Description of the task: The data must be returned in full and exactly as given.

+ + + + +

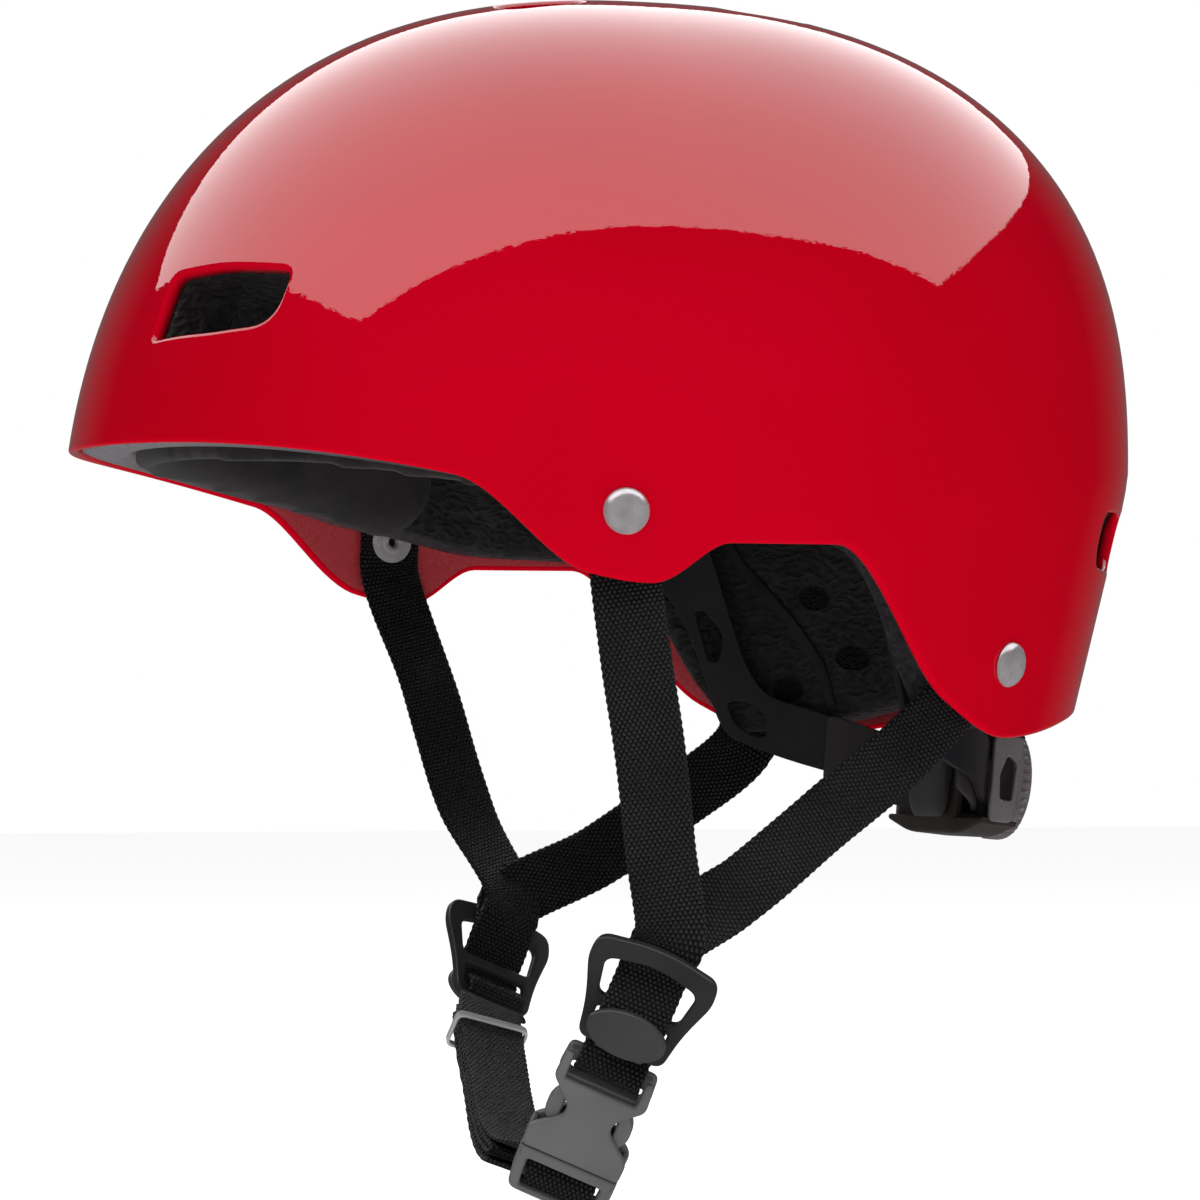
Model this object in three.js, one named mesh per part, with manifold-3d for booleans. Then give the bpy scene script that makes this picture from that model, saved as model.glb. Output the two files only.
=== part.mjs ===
// A water-sports helmet: a glossy hard shell with a foam liner, comfort pads, a dial-adjusted
// nape cradle, and a chin strap of flat webbing with strap guides and a side-release buckle.
// Units are millimetres. +Z is up, -Y is the front, +X is the wearer's left.
// The origin is the middle of the head opening, at the height of the brow rim.
import * as THREE from "three";
import { mergeVertices } from "three/addons/utils/BufferGeometryUtils.js";
import Module from "manifold-3d";

const wasm = await Module();
wasm.setup();
const { cos, sin, abs, sqrt, min, max, floor, hypot, PI } = Math;
const rad = (degrees) => (degrees * PI) / 180;
const v3 = (x, y, z) => new THREE.Vector3(x, y, z);

// ---- Driving dimensions ----
const FRONT = 144.5; // half-length of the shell ahead of the origin
const REAR = 143.5; // half-length behind it
const HALF_WIDTH = 112;
const CROWN = 117.5; // height of the crown above the brow rim
const PLAN_POWER = 2.1; // superellipse power of the shell seen from above
const SHELL_WALL = 2.5;
const GAP = 0.3; // clearance between parts that touch
const LINER_WALL = 15;
const PAD_WALL = 7;
const WEB_WIDTH = 18; // chin-strap webbing
const WEB_THICK = 1.2;
const RIVET_HEAD = 5.8; // radius
const RIVET_SHANK = 2.1; // radius
const FACET_GAP = 1.4; // clearance between two curved skins whose facets differ
const LINER_OUT = SHELL_WALL + FACET_GAP; // insets from the shell's outer face
const LINER_IN = LINER_OUT + LINER_WALL;
const WEB_SEAT = SHELL_WALL + 1.5; // depth at which webbing lies under the shell
const HALVINGS = 40; // steps of a search that halves its range each time

// ---- The shell's surface ----
// A value that is `front` at the brow, `side` at the ears and `rear` at the nape.
function around(phi, front, side, rear) {
  const s = sin(phi);
  return side * (1 - s * s) + s * s * (s > 0 ? rear : front);
}

function planRadius(phi, inset) {
  const length = (sin(phi) > 0 ? REAR : FRONT) - inset;
  const x = abs(cos(phi) / (HALF_WIDTH - inset)) ** PLAN_POWER;
  const y = abs(sin(phi) / length) ** PLAN_POWER;
  return (x + y) ** (-1 / PLAN_POWER);
}

// Height of the widest level, and the power of the dome above it.
const widest = (phi) => around(phi, -45, -22, -4);
const domePower = (phi) => around(phi, 2.33, 2.3, 2.5);

// Distance from the Z axis to the surface that lies `inset` inside the shell's outer face.
function radiusAt(phi, z, inset) {
  const base = widest(phi);
  const rise = min(max((z - base) / (CROWN - inset - base), 0), 1);
  const power = domePower(phi);
  const dome = max(1 - rise ** power, 0) ** (1 / power);
  const below = max(base - z, 0);
  const TURN = 6; // how softly the wall turns inward below the widest level
  const tuck = around(phi, 0.05, 0.1, 0.26) * (sqrt(below * below + TURN * TURN) - TURN);
  return planRadius(phi, inset) * dome - tuck;
}

function surfacePoint(phi, z, inset) {
  const r = radiusAt(phi, z, inset);
  return v3(r * cos(phi), r * sin(phi), z);
}

// Azimuth at which the surface has the given y, on the left side.
function azimuthOf(y, z, inset) {
  let low = -PI / 2;
  let high = PI / 2;
  for (let i = 0; i < HALVINGS; i++) {
    const mid = (low + high) / 2;
    if (surfacePoint(mid, z, inset).y < y) low = mid;
    else high = mid;
  }
  return (low + high) / 2;
}

function outwardNormal(phi, z) {
  const step = 0.01;
  const along = surfacePoint(phi + step, z, 0).sub(surfacePoint(phi - step, z, 0));
  const up = surfacePoint(phi, z + 1, 0).sub(surfacePoint(phi, z - 1, 0));
  return along.cross(up).normalize();
}

// Turns a local frame so that its +Z points along `out` and its +Y stays as near `up` as it can.
function facing(origin, out, up = v3(0, 0, 1)) {
  const x = up.clone().cross(out).normalize();
  const y = out.clone().cross(x).normalize();
  return new THREE.Matrix4().makeBasis(x, y, out).setPosition(origin);
}

function onWall(y, z, depth = 0) {
  const phi = azimuthOf(y, z, 0);
  const out = outwardNormal(phi, z);
  return facing(surfacePoint(phi, z, 0).addScaledVector(out, -depth), out);
}

// ---- Rim lines: height of the lower edge against distance front to back ----
// Each line is [y, z] pairs joined by smooth steps.
const SHELL_RIM = [
  [-145, -2], [-70, -12], [-38, -36], [-22, -38.5], [-2, -28.5],
  [27, -28.5], [62, -67], [84, -76.5], [119, -70.5], [145, -64],
];
const LINER_RIM = [
  [-145, -1.4], [-70, -11], [-40, -18], [-4, -24], [27, -25.5], [45, -31],
  [56, -44], [66, -58], [79, -71], [100, -71], [119, -66], [145, -60],
];

// A monotone cubic through the pairs.
function lineHeight(line, y) {
  const slope = (i) => (line[i + 1][1] - line[i][1]) / (line[i + 1][0] - line[i][0]);
  const tangent = (i) => {
    if (i === 0 || i === line.length - 1) return 0;
    const before = slope(i - 1);
    const after = slope(i);
    return before * after <= 0 ? 0 : (2 * before * after) / (before + after);
  };
  const at = min(max(y, line[0][0]), line.at(-1)[0]);
  let i = 0;
  while (i < line.length - 2 && at > line[i + 1][0]) i++;
  const width = line[i + 1][0] - line[i][0];
  const t = (at - line[i][0]) / width;
  const [a, b] = [line[i][1], line[i + 1][1]];
  const [m, n] = [tangent(i) * width, tangent(i + 1) * width];
  return (
    a * (2 * t ** 3 - 3 * t * t + 1) + m * (t ** 3 - 2 * t * t + t) +
    b * (3 * t * t - 2 * t ** 3) + n * (t ** 3 - t * t)
  );
}

// Height of a rim at an azimuth: the rim line is met where the wall has that y.
function rimHeight(line, phi) {
  const [START, EASE, ROUNDS] = [-20, 0.6, 30];
  let z = START;
  for (let i = 0; i < ROUNDS; i++) z += EASE * (lineHeight(line, radiusAt(phi, z, 0) * sin(phi)) - z);
  return z;
}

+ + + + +

Finished answer:
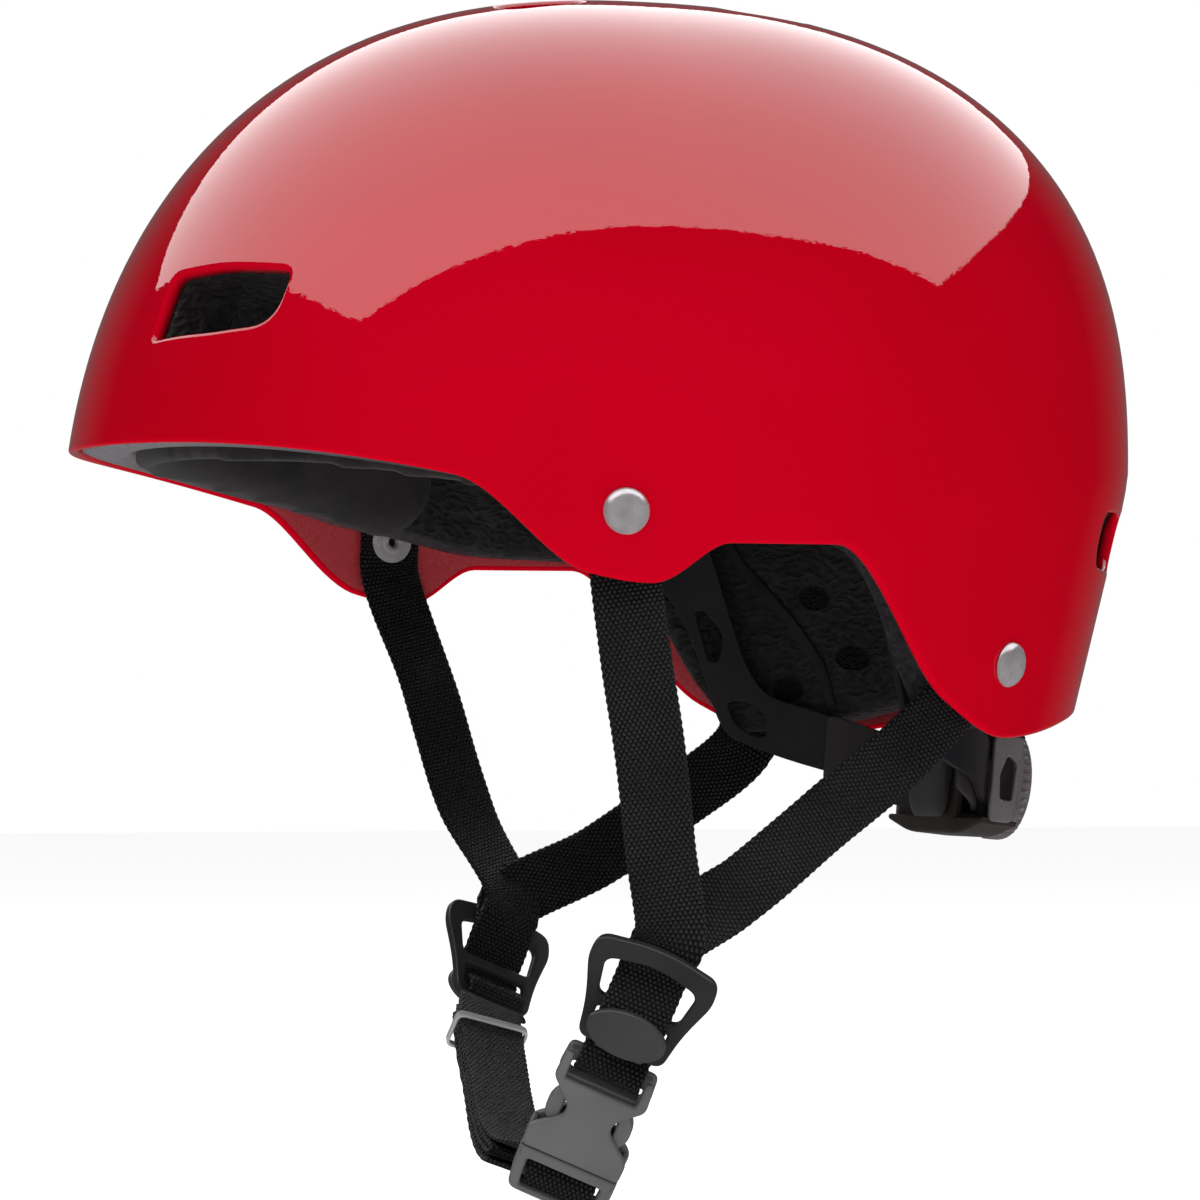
Model this object in three.js, one named mesh per part, with manifold-3d for booleans. Then give the bpy scene script that makes this picture from that model, saved as model.glb. Output the two files only.
=== part.mjs ===
// A water-sports helmet: a glossy hard shell with a foam liner, comfort pads, a dial-adjusted
// nape cradle, and a chin strap of flat webbing with strap guides and a side-release buckle.
// Units are millimetres. +Z is up, -Y is the front, +X is the wearer's left.
// The origin is the middle of the head opening, at the height of the brow rim.
import * as THREE from "three";
import { mergeVertices } from "three/addons/utils/BufferGeometryUtils.js";
import Module from "manifold-3d";

const wasm = await Module();
wasm.setup();
const { cos, sin, abs, sqrt, min, max, floor, hypot, PI } = Math;
const rad = (degrees) => (degrees * PI) / 180;
const v3 = (x, y, z) => new THREE.Vector3(x, y, z);

// ---- Driving dimensions ----
const FRONT = 144.5; // half-length of the shell ahead of the origin
const REAR = 143.5; // half-length behind it
const HALF_WIDTH = 112;
const CROWN = 117.5; // height of the crown above the brow rim
const PLAN_POWER = 2.1; // superellipse power of the shell seen from above
const SHELL_WALL = 2.5;
const GAP = 0.3; // clearance between parts that touch
const LINER_WALL = 15;
const PAD_WALL = 7;
const WEB_WIDTH = 18; // chin-strap webbing
const WEB_THICK = 1.2;
const RIVET_HEAD = 5.8; // radius
const RIVET_SHANK = 2.1; // radius
const FACET_GAP = 1.4; // clearance between two curved skins whose facets differ
const LINER_OUT = SHELL_WALL + FACET_GAP; // insets from the shell's outer face
const LINER_IN = LINER_OUT + LINER_WALL;
const WEB_SEAT = SHELL_WALL + 1.5; // depth at which webbing lies under the shell
const HALVINGS = 40; // steps of a search that halves its range each time

// ---- The shell's surface ----
// A value that is `front` at the brow, `side` at the ears and `rear` at the nape.
function around(phi, front, side, rear) {
  const s = sin(phi);
  return side * (1 - s * s) + s * s * (s > 0 ? rear : front);
}

function planRadius(phi, inset) {
  const length = (sin(phi) > 0 ? REAR : FRONT) - inset;
  const x = abs(cos(phi) / (HALF_WIDTH - inset)) ** PLAN_POWER;
  const y = abs(sin(phi) / length) ** PLAN_POWER;
  return (x + y) ** (-1 / PLAN_POWER);
}

// Height of the widest level, and the power of the dome above it.
const widest = (phi) => around(phi, -45, -22, -4);
const domePower = (phi) => around(phi, 2.33, 2.3, 2.5);

// Distance from the Z axis to the surface that lies `inset` inside the shell's outer face.
function radiusAt(phi, z, inset) {
  const base = widest(phi);
  const rise = min(max((z - base) / (CROWN - inset - base), 0), 1);
  const power = domePower(phi);
  const dome = max(1 - rise ** power, 0) ** (1 / power);
  const below = max(base - z, 0);
  const TURN = 6; // how softly the wall turns inward below the widest level
  const tuck = around(phi, 0.05, 0.1, 0.26) * (sqrt(below * below + TURN * TURN) - TURN);
  return planRadius(phi, inset) * dome - tuck;
}

function surfacePoint(phi, z, inset) {
  const r = radiusAt(phi, z, inset);
  return v3(r * cos(phi), r * sin(phi), z);
}

// Azimuth at which the surface has the given y, on the left side.
function azimuthOf(y, z, inset) {
  let low = -PI / 2;
  let high = PI / 2;
  for (let i = 0; i < HALVINGS; i++) {
    const mid = (low + high) / 2;
    if (surfacePoint(mid, z, inset).y < y) low = mid;
    else high = mid;
  }
  return (low + high) / 2;
}

function outwardNormal(phi, z) {
  const step = 0.01;
  const along = surfacePoint(phi + step, z, 0).sub(surfacePoint(phi - step, z, 0));
  const up = surfacePoint(phi, z + 1, 0).sub(surfacePoint(phi, z - 1, 0));
  return along.cross(up).normalize();
}

// Turns a local frame so that its +Z points along `out` and its +Y stays as near `up` as it can.
function facing(origin, out, up = v3(0, 0, 1)) {
  const x = up.clone().cross(out).normalize();
  const y = out.clone().cross(x).normalize();
  return new THREE.Matrix4().makeBasis(x, y, out).setPosition(origin);
}

function onWall(y, z, depth = 0) {
  const phi = azimuthOf(y, z, 0);
  const out = outwardNormal(phi, z);
  return facing(surfacePoint(phi, z, 0).addScaledVector(out, -depth), out);
}

// ---- Rim lines: height of the lower edge against distance front to back ----
// Each line is [y, z] pairs joined by smooth steps.
const SHELL_RIM = [
  [-145, -2], [-70, -12], [-38, -36], [-22, -38.5], [-2, -28.5],
  [27, -28.5], [62, -67], [84, -76.5], [119, -70.5], [145, -64],
];
const LINER_RIM = [
  [-145, -1.4], [-70, -11], [-40, -18], [-4, -24], [27, -25.5], [45, -31],
  [56, -44], [66, -58], [79, -71], [100, -71], [119, -66], [145, -60],
];

// A monotone cubic through the pairs.
function lineHeight(line, y) {
  const slope = (i) => (line[i + 1][1] - line[i][1]) / (line[i + 1][0] - line[i][0]);
  const tangent = (i) => {
    if (i === 0 || i === line.length - 1) return 0;
    const before = slope(i - 1);
    const after = slope(i);
    return before * after <= 0 ? 0 : (2 * before * after) / (before + after);
  };
  const at = min(max(y, line[0][0]), line.at(-1)[0]);
  let i = 0;
  while (i < line.length - 2 && at > line[i + 1][0]) i++;
  const width = line[i + 1][0] - line[i][0];
  const t = (at - line[i][0]) / width;
  const [a, b] = [line[i][1], line[i + 1][1]];
  const [m, n] = [tangent(i) * width, tangent(i + 1) * width];
  return (
    a * (2 * t ** 3 - 3 * t * t + 1) + m * (t ** 3 - 2 * t * t + t) +
    b * (3 * t * t - 2 * t ** 3) + n * (t ** 3 - t * t)
  );
}

// Height of a rim at an azimuth: the rim line is met where the wall has that y.
function rimHeight(line, phi) {
  const [START, EASE, ROUNDS] = [-20, 0.6, 30];
  let z = START;
  for (let i = 0; i < ROUNDS; i++) z += EASE * (lineHeight(line, radiusAt(phi, z, 0) * sin(phi)) - z);
  return z;
}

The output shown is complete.